== DATA FOR THIS EXERCISE ==

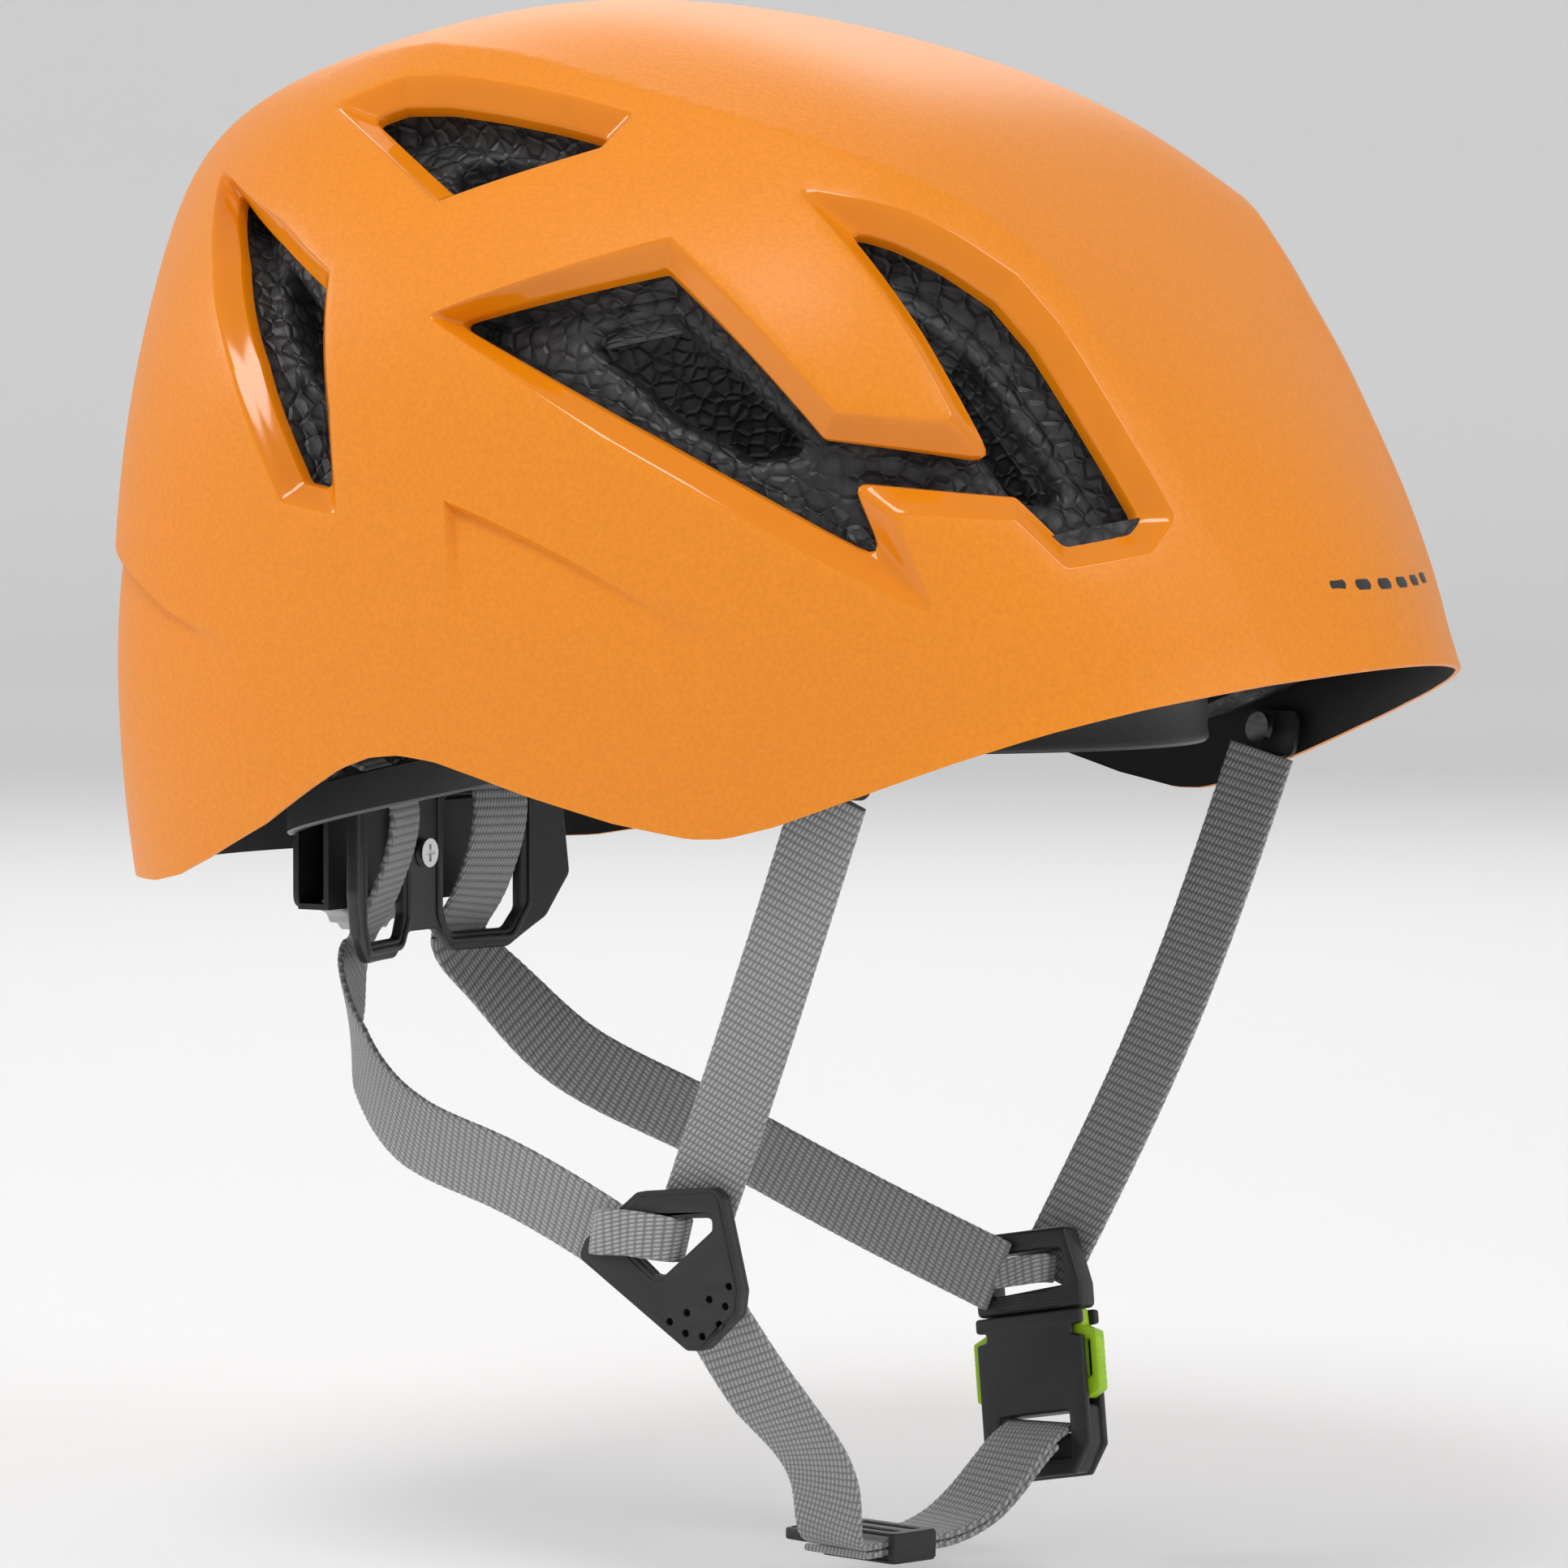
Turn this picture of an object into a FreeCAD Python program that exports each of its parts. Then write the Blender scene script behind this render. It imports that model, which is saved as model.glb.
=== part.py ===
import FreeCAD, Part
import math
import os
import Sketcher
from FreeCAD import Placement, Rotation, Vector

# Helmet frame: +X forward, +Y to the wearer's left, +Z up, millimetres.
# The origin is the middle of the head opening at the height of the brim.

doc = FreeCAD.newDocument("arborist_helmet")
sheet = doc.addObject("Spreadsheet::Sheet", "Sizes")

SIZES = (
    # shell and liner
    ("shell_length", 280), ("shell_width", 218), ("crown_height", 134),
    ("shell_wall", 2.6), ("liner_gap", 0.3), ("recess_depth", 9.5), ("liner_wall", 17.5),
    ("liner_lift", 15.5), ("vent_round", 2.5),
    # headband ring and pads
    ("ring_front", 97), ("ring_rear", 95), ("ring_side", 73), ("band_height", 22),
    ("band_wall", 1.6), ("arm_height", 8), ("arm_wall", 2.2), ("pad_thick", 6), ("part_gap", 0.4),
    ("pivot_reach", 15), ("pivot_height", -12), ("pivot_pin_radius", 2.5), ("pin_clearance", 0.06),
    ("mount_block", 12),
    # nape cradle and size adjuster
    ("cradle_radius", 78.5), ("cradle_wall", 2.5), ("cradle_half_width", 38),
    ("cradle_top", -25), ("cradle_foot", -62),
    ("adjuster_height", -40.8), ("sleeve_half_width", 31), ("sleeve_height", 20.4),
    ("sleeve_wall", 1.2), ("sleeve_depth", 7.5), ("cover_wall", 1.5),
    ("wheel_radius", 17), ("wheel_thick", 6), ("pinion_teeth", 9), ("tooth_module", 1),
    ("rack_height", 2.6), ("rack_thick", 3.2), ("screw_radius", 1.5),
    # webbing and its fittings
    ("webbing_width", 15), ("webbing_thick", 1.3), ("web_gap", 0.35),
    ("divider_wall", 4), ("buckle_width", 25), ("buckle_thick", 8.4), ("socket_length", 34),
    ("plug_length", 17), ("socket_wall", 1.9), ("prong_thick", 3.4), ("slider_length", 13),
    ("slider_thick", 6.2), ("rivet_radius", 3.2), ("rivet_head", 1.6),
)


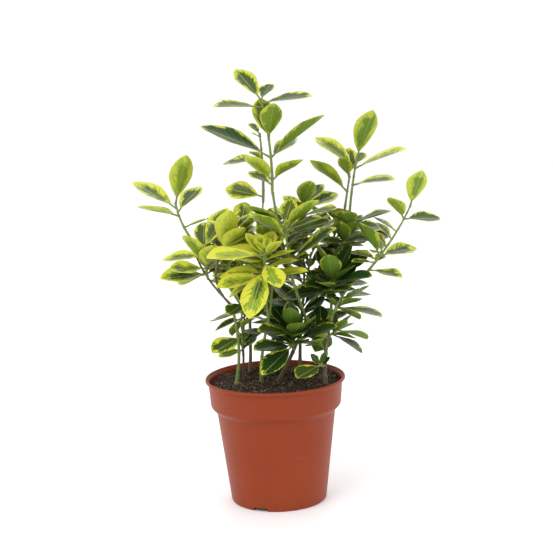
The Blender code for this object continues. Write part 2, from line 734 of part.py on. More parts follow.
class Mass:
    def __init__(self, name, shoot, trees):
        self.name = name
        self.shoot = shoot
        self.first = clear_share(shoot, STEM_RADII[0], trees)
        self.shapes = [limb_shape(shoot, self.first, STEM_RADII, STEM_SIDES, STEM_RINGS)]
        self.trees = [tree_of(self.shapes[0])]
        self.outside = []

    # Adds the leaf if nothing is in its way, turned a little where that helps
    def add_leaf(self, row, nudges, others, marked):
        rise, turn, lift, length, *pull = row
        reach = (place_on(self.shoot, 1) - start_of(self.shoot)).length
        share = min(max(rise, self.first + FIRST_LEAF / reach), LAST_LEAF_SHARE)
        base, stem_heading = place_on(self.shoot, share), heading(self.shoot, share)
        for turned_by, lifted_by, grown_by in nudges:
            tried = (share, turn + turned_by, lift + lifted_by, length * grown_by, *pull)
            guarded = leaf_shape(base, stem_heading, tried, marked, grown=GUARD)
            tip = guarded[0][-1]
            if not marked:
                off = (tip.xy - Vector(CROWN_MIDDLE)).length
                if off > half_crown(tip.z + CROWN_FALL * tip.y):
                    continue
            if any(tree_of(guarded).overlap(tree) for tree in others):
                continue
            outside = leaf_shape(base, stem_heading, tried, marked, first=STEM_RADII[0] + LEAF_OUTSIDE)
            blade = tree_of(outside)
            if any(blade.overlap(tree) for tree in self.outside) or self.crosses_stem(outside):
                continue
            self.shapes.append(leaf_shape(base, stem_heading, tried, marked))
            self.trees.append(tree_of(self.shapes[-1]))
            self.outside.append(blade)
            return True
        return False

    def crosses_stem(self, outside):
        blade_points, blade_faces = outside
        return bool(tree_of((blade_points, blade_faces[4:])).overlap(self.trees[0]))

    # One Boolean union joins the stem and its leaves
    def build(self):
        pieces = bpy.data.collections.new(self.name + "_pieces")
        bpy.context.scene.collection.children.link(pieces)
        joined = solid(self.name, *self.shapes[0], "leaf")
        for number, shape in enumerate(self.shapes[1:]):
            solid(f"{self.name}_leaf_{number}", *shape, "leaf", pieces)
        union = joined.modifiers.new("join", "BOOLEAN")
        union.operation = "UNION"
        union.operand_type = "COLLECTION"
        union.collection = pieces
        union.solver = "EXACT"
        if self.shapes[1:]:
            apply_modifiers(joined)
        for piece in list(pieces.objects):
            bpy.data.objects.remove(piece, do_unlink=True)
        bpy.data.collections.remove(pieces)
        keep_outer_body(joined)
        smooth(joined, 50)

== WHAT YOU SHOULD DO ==
Copy the data above exactly. Every line must be included.

== REPLY TO THE EXERCISE ==
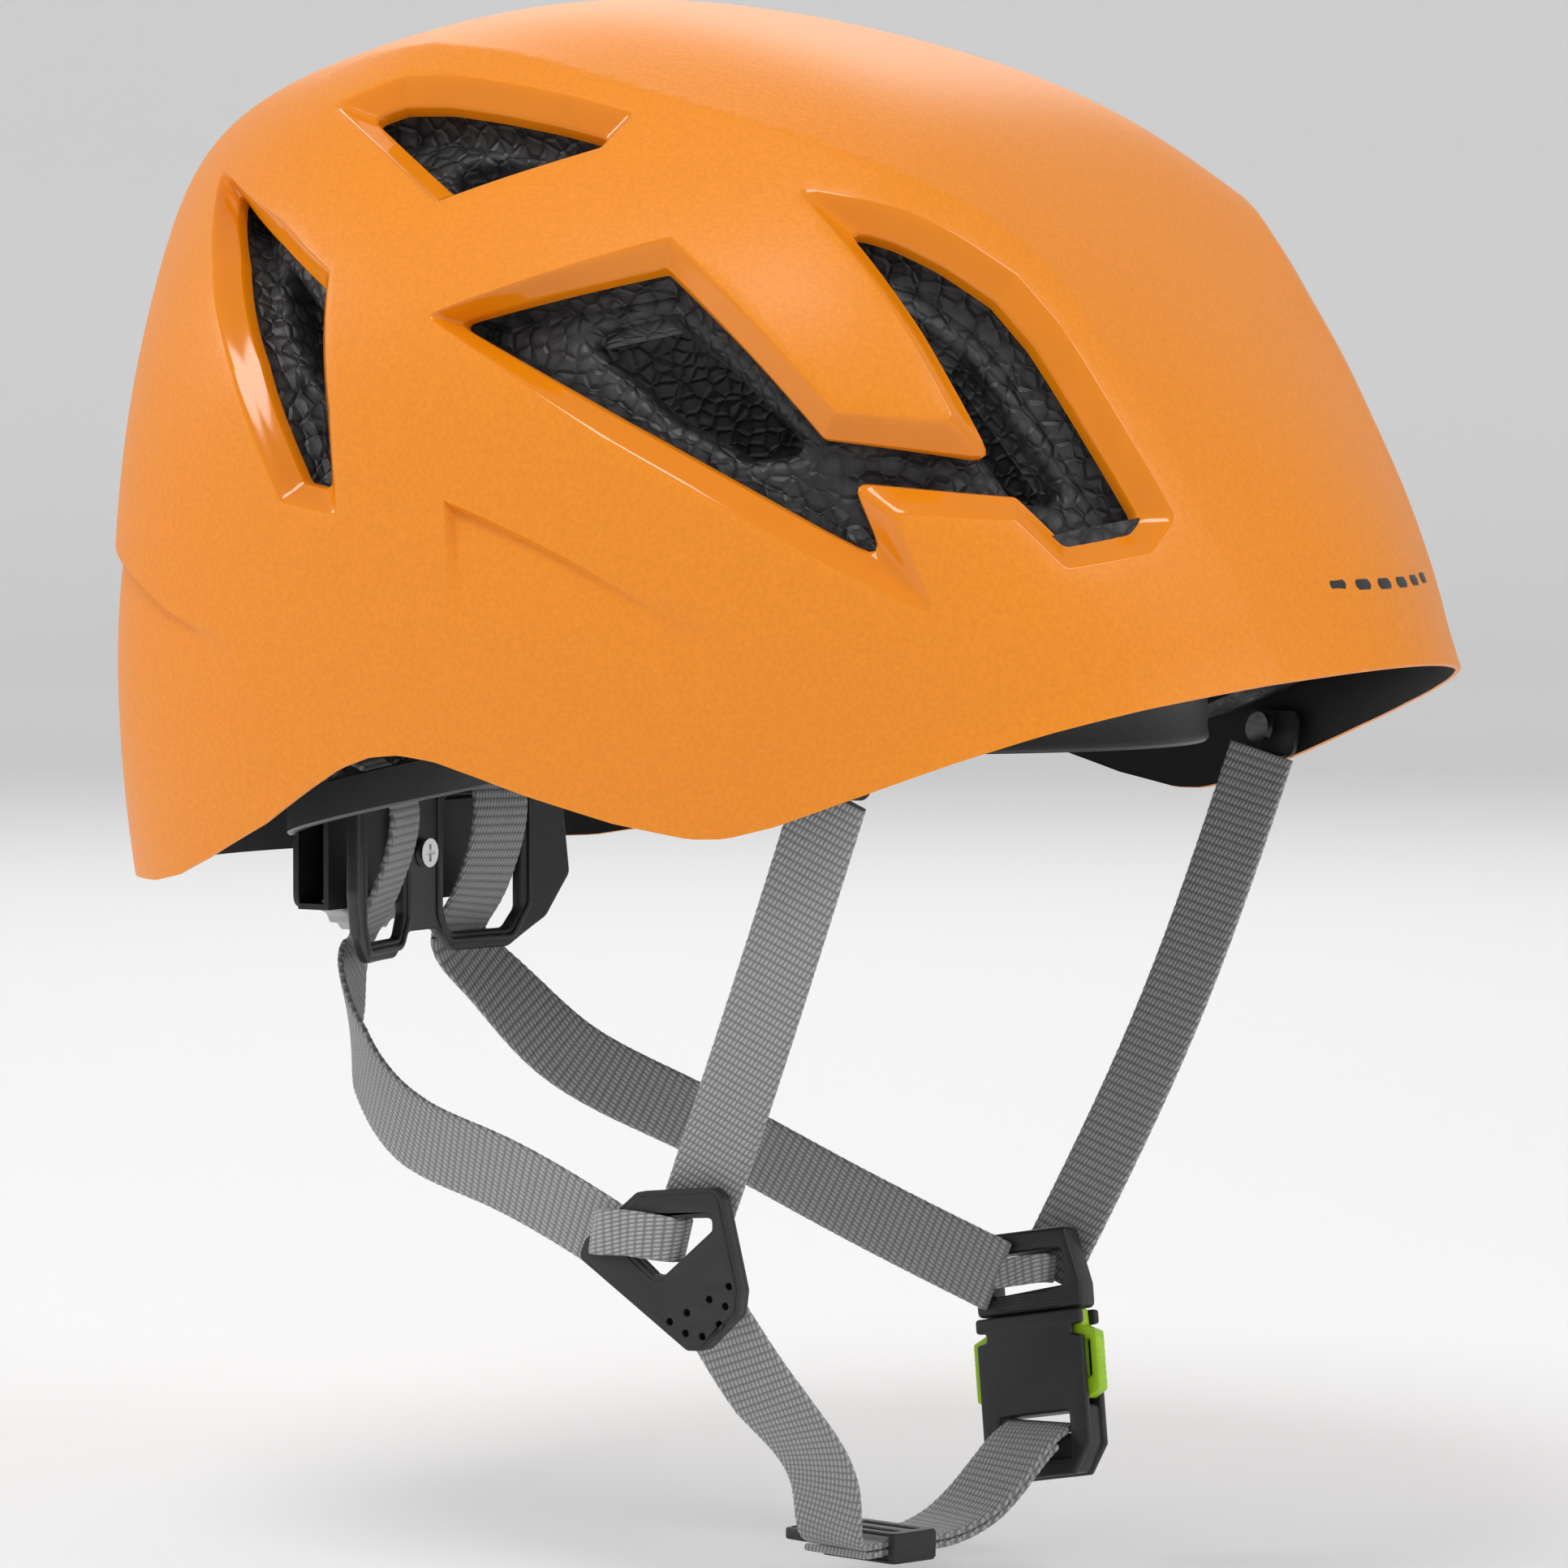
Turn this picture of an object into a FreeCAD Python program that exports each of its parts. Then write the Blender scene script behind this render. It imports that model, which is saved as model.glb.
=== part.py ===
import FreeCAD, Part
import math
import os
import Sketcher
from FreeCAD import Placement, Rotation, Vector

# Helmet frame: +X forward, +Y to the wearer's left, +Z up, millimetres.
# The origin is the middle of the head opening at the height of the brim.

doc = FreeCAD.newDocument("arborist_helmet")
sheet = doc.addObject("Spreadsheet::Sheet", "Sizes")

SIZES = (
    # shell and liner
    ("shell_length", 280), ("shell_width", 218), ("crown_height", 134),
    ("shell_wall", 2.6), ("liner_gap", 0.3), ("recess_depth", 9.5), ("liner_wall", 17.5),
    ("liner_lift", 15.5), ("vent_round", 2.5),
    # headband ring and pads
    ("ring_front", 97), ("ring_rear", 95), ("ring_side", 73), ("band_height", 22),
    ("band_wall", 1.6), ("arm_height", 8), ("arm_wall", 2.2), ("pad_thick", 6), ("part_gap", 0.4),
    ("pivot_reach", 15), ("pivot_height", -12), ("pivot_pin_radius", 2.5), ("pin_clearance", 0.06),
    ("mount_block", 12),
    # nape cradle and size adjuster
    ("cradle_radius", 78.5), ("cradle_wall", 2.5), ("cradle_half_width", 38),
    ("cradle_top", -25), ("cradle_foot", -62),
    ("adjuster_height", -40.8), ("sleeve_half_width", 31), ("sleeve_height", 20.4),
    ("sleeve_wall", 1.2), ("sleeve_depth", 7.5), ("cover_wall", 1.5),
    ("wheel_radius", 17), ("wheel_thick", 6), ("pinion_teeth", 9), ("tooth_module", 1),
    ("rack_height", 2.6), ("rack_thick", 3.2), ("screw_radius", 1.5),
    # webbing and its fittings
    ("webbing_width", 15), ("webbing_thick", 1.3), ("web_gap", 0.35),
    ("divider_wall", 4), ("buckle_width", 25), ("buckle_thick", 8.4), ("socket_length", 34),
    ("plug_length", 17), ("socket_wall", 1.9), ("prong_thick", 3.4), ("slider_length", 13),
    ("slider_thick", 6.2), ("rivet_radius", 3.2), ("rivet_head", 1.6),
)


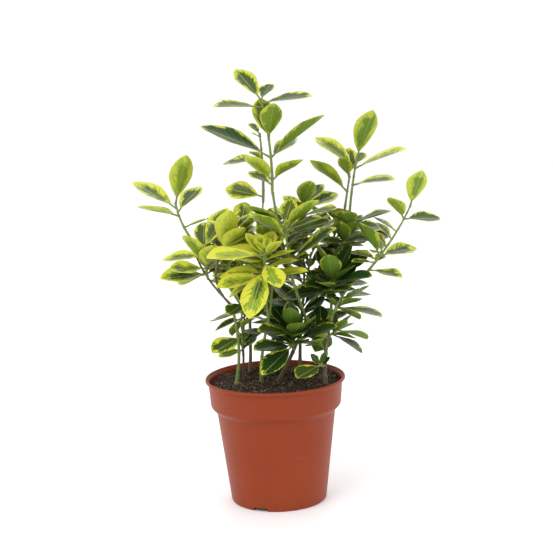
The Blender code for this object continues. Write part 2, from line 734 of part.py on. More parts follow.
class Mass:
    def __init__(self, name, shoot, trees):
        self.name = name
        self.shoot = shoot
        self.first = clear_share(shoot, STEM_RADII[0], trees)
        self.shapes = [limb_shape(shoot, self.first, STEM_RADII, STEM_SIDES, STEM_RINGS)]
        self.trees = [tree_of(self.shapes[0])]
        self.outside = []

    # Adds the leaf if nothing is in its way, turned a little where that helps
    def add_leaf(self, row, nudges, others, marked):
        rise, turn, lift, length, *pull = row
        reach = (place_on(self.shoot, 1) - start_of(self.shoot)).length
        share = min(max(rise, self.first + FIRST_LEAF / reach), LAST_LEAF_SHARE)
        base, stem_heading = place_on(self.shoot, share), heading(self.shoot, share)
        for turned_by, lifted_by, grown_by in nudges:
            tried = (share, turn + turned_by, lift + lifted_by, length * grown_by, *pull)
            guarded = leaf_shape(base, stem_heading, tried, marked, grown=GUARD)
            tip = guarded[0][-1]
            if not marked:
                off = (tip.xy - Vector(CROWN_MIDDLE)).length
                if off > half_crown(tip.z + CROWN_FALL * tip.y):
                    continue
            if any(tree_of(guarded).overlap(tree) for tree in others):
                continue
            outside = leaf_shape(base, stem_heading, tried, marked, first=STEM_RADII[0] + LEAF_OUTSIDE)
            blade = tree_of(outside)
            if any(blade.overlap(tree) for tree in self.outside) or self.crosses_stem(outside):
                continue
            self.shapes.append(leaf_shape(base, stem_heading, tried, marked))
            self.trees.append(tree_of(self.shapes[-1]))
            self.outside.append(blade)
            return True
        return False

    def crosses_stem(self, outside):
        blade_points, blade_faces = outside
        return bool(tree_of((blade_points, blade_faces[4:])).overlap(self.trees[0]))

    # One Boolean union joins the stem and its leaves
    def build(self):
        pieces = bpy.data.collections.new(self.name + "_pieces")
        bpy.context.scene.collection.children.link(pieces)
        joined = solid(self.name, *self.shapes[0], "leaf")
        for number, shape in enumerate(self.shapes[1:]):
            solid(f"{self.name}_leaf_{number}", *shape, "leaf", pieces)
        union = joined.modifiers.new("join", "BOOLEAN")
        union.operation = "UNION"
        union.operand_type = "COLLECTION"
        union.collection = pieces
        union.solver = "EXACT"
        if self.shapes[1:]:
            apply_modifiers(joined)
        for piece in list(pieces.objects):
            bpy.data.objects.remove(piece, do_unlink=True)
        bpy.data.collections.remove(pieces)
        keep_outer_body(joined)
        smooth(joined, 50)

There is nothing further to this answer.